[Entries with model source code]
····················

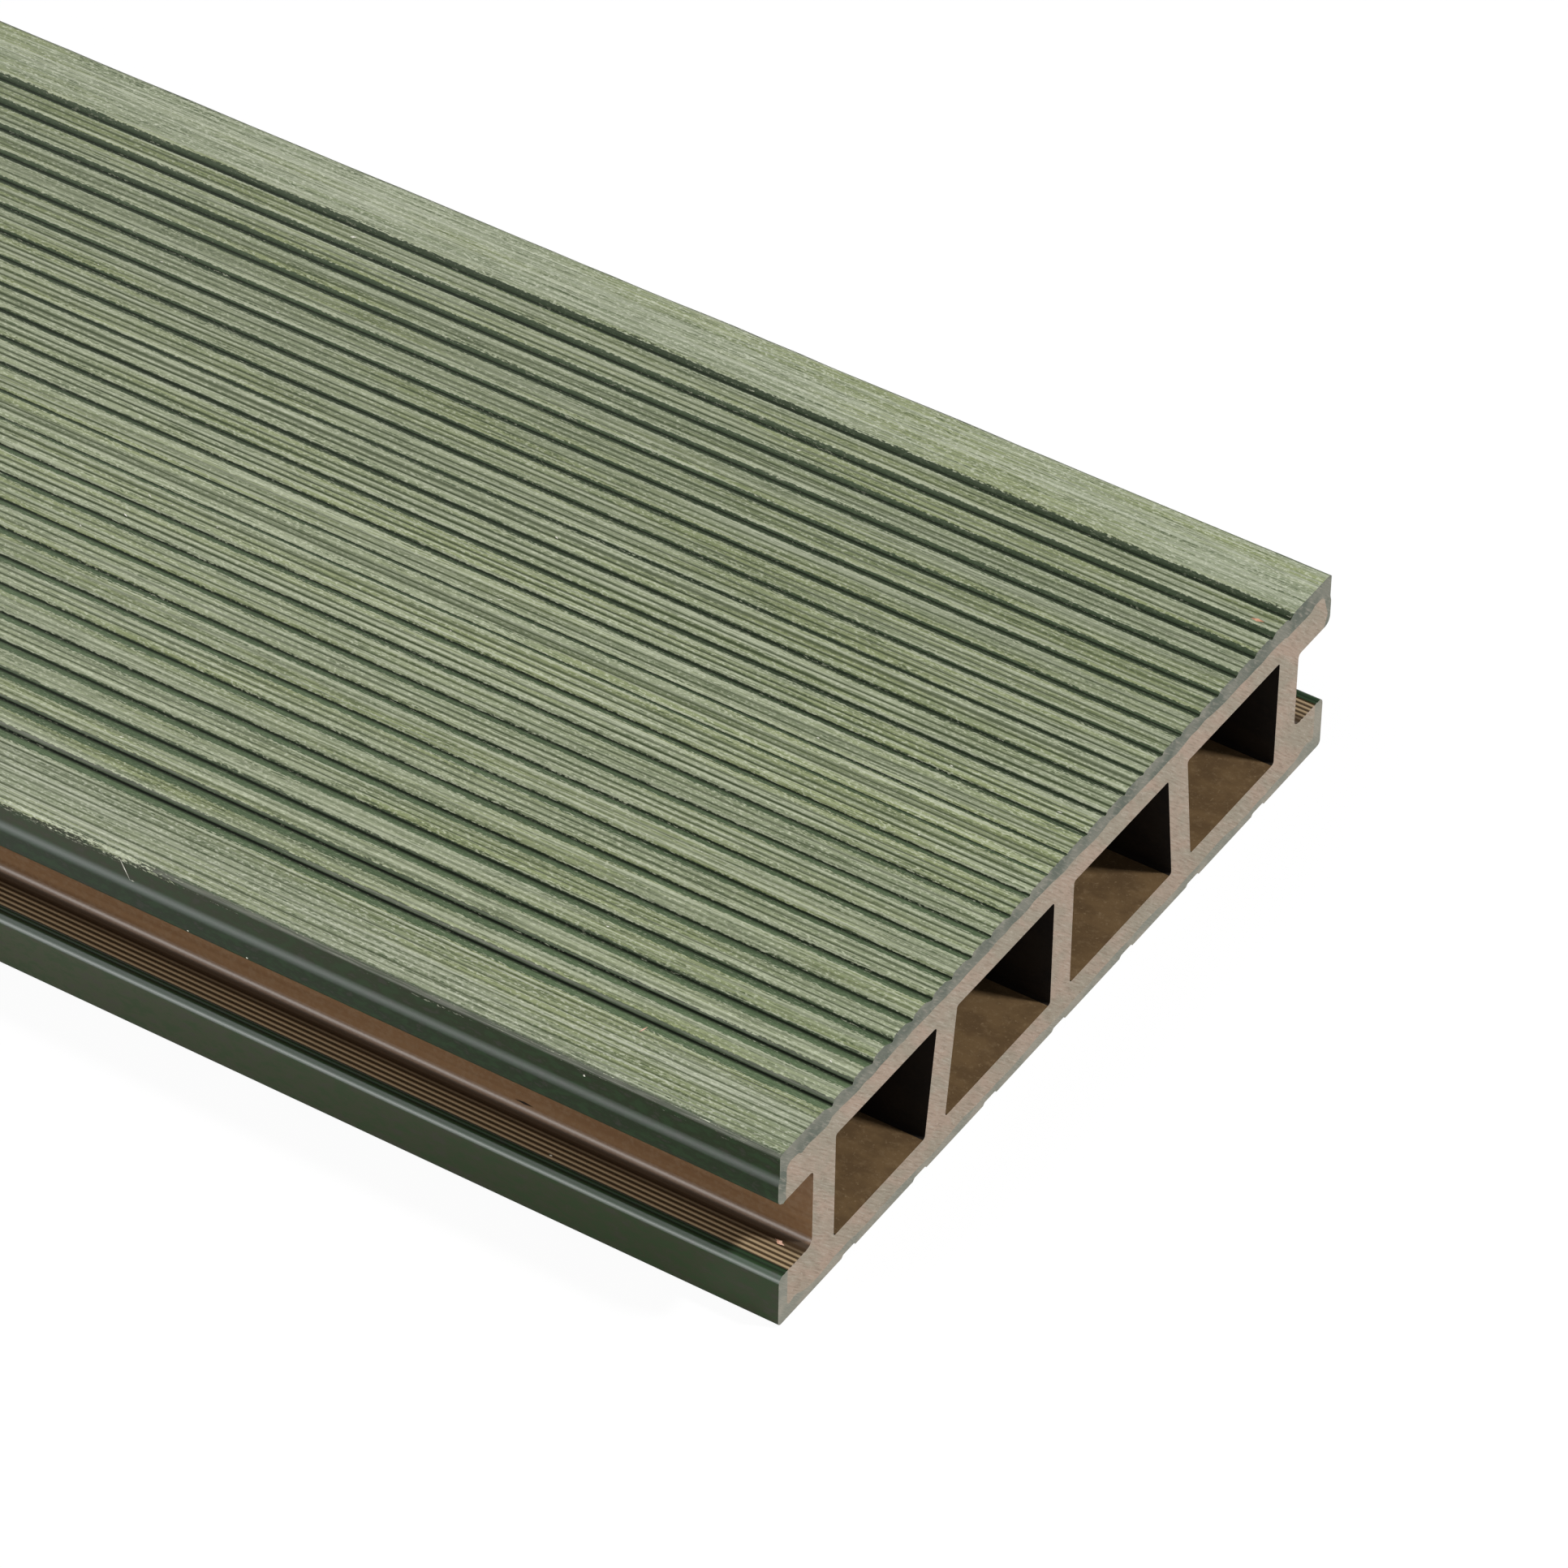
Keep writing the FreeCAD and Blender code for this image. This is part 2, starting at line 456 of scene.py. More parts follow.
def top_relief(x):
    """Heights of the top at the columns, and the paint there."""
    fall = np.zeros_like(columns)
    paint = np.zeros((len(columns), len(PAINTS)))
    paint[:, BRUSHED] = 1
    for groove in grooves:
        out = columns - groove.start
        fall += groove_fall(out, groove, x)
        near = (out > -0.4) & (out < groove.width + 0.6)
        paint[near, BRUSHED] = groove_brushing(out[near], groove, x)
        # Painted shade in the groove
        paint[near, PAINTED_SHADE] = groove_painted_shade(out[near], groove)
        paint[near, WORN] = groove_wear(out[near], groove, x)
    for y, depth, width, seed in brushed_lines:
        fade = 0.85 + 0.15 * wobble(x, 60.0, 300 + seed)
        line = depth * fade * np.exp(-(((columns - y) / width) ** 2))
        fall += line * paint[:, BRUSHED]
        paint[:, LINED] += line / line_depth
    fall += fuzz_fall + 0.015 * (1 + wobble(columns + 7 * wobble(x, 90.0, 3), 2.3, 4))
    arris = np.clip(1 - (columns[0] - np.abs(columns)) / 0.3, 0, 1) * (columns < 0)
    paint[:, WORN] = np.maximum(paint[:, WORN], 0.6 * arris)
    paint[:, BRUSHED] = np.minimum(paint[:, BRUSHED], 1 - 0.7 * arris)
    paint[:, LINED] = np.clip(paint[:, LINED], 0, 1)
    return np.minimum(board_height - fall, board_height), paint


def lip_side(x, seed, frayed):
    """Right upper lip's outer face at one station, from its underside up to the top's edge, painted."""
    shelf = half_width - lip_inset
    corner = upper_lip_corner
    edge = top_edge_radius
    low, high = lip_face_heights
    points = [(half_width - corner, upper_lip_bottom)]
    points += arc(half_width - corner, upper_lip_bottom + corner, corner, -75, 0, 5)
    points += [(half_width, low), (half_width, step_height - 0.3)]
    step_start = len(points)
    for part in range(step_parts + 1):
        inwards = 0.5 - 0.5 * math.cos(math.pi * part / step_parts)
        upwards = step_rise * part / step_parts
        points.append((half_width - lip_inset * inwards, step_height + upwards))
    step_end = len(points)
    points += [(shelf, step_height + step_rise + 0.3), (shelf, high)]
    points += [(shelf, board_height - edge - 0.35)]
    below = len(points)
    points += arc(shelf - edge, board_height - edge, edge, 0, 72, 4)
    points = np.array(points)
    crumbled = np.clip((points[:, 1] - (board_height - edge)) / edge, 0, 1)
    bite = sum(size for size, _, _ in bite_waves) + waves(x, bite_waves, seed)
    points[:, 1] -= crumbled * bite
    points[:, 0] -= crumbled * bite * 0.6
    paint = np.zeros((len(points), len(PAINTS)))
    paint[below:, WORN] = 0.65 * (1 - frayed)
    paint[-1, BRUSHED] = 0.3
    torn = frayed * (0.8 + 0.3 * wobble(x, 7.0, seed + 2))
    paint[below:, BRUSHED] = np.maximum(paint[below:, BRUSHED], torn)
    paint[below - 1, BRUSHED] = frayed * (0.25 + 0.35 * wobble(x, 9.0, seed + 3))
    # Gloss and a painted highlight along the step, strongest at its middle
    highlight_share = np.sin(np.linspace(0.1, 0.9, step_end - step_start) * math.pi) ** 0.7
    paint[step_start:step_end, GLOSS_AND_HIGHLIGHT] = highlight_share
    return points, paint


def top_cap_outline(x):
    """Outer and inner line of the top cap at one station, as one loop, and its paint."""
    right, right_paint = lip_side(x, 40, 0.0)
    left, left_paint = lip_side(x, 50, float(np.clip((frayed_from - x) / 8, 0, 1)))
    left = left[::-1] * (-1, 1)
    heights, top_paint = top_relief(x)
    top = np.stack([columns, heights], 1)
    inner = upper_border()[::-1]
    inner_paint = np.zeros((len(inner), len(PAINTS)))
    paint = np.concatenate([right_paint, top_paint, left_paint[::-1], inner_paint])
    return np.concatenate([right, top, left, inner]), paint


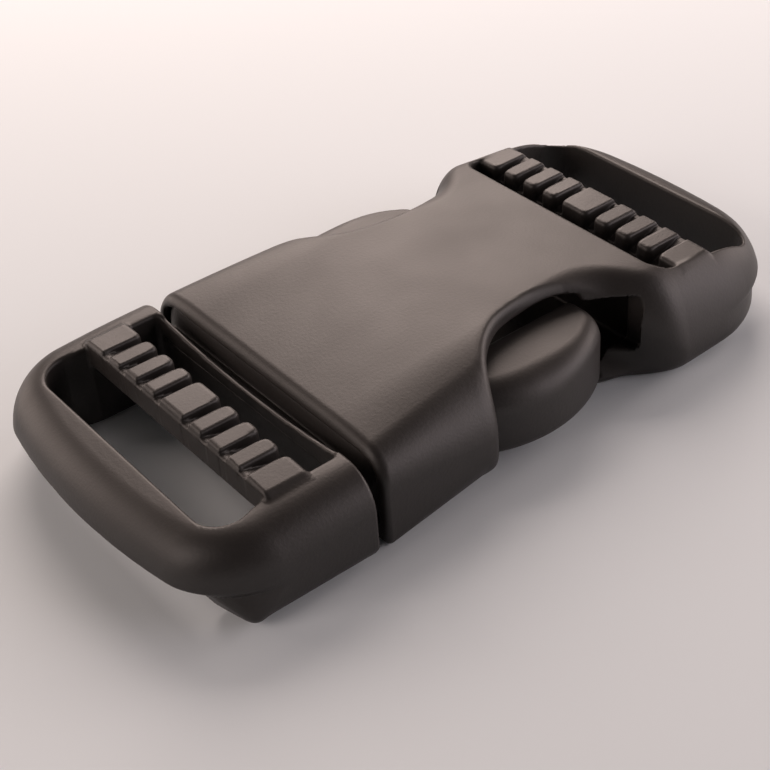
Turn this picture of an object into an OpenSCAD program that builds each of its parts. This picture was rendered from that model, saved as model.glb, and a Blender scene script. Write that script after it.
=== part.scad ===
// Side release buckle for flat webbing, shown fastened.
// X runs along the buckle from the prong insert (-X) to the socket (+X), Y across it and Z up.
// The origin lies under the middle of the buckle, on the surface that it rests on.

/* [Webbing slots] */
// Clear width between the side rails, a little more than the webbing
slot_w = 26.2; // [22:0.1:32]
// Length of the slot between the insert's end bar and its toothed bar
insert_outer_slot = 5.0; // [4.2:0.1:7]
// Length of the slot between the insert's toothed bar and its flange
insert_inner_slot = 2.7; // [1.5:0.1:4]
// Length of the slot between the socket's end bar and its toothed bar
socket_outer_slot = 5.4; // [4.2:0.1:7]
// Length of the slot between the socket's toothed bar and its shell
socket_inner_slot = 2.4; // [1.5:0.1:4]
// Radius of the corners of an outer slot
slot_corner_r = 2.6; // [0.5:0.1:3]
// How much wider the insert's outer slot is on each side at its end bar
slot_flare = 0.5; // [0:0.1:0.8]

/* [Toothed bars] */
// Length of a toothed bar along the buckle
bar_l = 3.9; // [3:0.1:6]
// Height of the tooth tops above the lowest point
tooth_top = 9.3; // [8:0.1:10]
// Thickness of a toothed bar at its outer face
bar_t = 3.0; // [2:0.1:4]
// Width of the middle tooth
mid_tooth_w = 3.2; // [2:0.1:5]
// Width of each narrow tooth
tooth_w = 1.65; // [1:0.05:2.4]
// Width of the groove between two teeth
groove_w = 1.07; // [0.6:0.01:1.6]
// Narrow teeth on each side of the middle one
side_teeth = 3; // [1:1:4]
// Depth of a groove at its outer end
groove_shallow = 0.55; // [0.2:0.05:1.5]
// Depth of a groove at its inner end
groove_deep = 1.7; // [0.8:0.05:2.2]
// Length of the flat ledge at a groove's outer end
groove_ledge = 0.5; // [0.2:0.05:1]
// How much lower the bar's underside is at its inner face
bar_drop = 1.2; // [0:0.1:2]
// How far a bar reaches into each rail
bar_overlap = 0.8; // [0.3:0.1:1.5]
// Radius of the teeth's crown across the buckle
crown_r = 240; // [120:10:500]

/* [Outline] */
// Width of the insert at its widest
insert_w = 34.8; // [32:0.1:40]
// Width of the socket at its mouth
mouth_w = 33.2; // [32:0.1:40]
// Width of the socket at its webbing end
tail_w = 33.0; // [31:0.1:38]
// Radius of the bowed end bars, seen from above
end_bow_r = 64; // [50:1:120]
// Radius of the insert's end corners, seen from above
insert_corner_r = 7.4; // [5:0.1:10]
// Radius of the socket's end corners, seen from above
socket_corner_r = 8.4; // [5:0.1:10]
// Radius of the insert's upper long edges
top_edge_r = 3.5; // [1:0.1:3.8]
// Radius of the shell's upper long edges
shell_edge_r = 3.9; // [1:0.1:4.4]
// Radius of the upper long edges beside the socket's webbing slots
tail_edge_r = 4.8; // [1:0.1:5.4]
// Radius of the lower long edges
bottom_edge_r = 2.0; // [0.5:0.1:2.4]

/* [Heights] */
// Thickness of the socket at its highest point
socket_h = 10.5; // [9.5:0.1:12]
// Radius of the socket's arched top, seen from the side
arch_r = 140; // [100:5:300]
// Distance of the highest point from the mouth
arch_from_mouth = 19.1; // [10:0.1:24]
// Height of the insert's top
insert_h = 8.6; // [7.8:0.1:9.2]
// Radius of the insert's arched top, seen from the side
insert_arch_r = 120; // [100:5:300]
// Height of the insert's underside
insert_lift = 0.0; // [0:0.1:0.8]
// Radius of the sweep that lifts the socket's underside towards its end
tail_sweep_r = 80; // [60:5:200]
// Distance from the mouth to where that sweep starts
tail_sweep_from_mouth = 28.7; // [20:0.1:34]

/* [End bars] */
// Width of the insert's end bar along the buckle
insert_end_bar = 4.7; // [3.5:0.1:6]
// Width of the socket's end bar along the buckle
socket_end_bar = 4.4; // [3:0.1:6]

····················

--- EXERCISE TASK ---
Please write out the material word for word from its first line through the line holding "return np.minimum(board_height - fall, board_height), paint", including both, and no line past it.

--- RESPONSE TO THE TASK ---
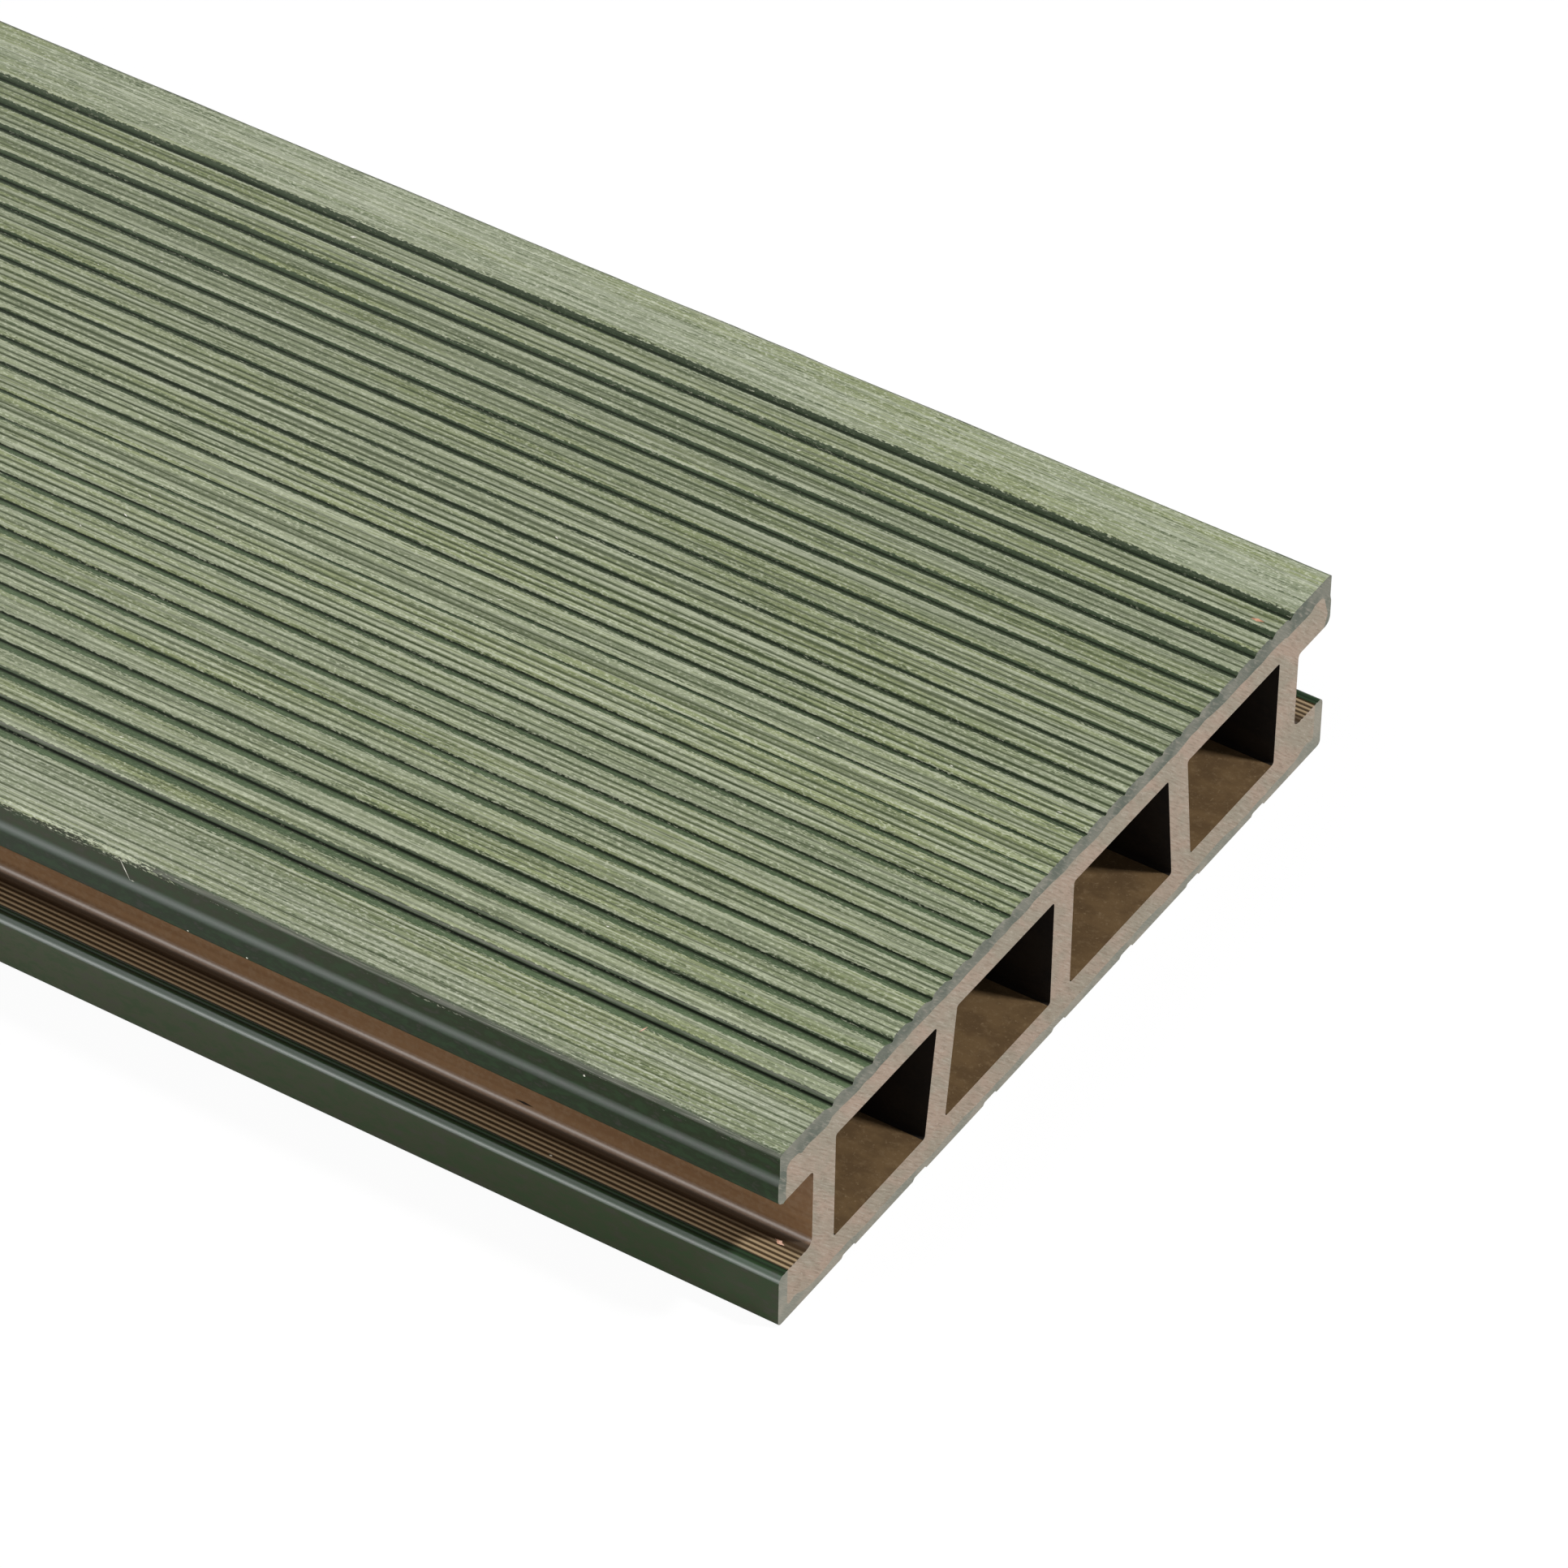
Keep writing the FreeCAD and Blender code for this image. This is part 2, starting at line 456 of scene.py. More parts follow.
def top_relief(x):
    """Heights of the top at the columns, and the paint there."""
    fall = np.zeros_like(columns)
    paint = np.zeros((len(columns), len(PAINTS)))
    paint[:, BRUSHED] = 1
    for groove in grooves:
        out = columns - groove.start
        fall += groove_fall(out, groove, x)
        near = (out > -0.4) & (out < groove.width + 0.6)
        paint[near, BRUSHED] = groove_brushing(out[near], groove, x)
        # Painted shade in the groove
        paint[near, PAINTED_SHADE] = groove_painted_shade(out[near], groove)
        paint[near, WORN] = groove_wear(out[near], groove, x)
    for y, depth, width, seed in brushed_lines:
        fade = 0.85 + 0.15 * wobble(x, 60.0, 300 + seed)
        line = depth * fade * np.exp(-(((columns - y) / width) ** 2))
        fall += line * paint[:, BRUSHED]
        paint[:, LINED] += line / line_depth
    fall += fuzz_fall + 0.015 * (1 + wobble(columns + 7 * wobble(x, 90.0, 3), 2.3, 4))
    arris = np.clip(1 - (columns[0] - np.abs(columns)) / 0.3, 0, 1) * (columns < 0)
    paint[:, WORN] = np.maximum(paint[:, WORN], 0.6 * arris)
    paint[:, BRUSHED] = np.minimum(paint[:, BRUSHED], 1 - 0.7 * arris)
    paint[:, LINED] = np.clip(paint[:, LINED], 0, 1)
    return np.minimum(board_height - fall, board_height), paint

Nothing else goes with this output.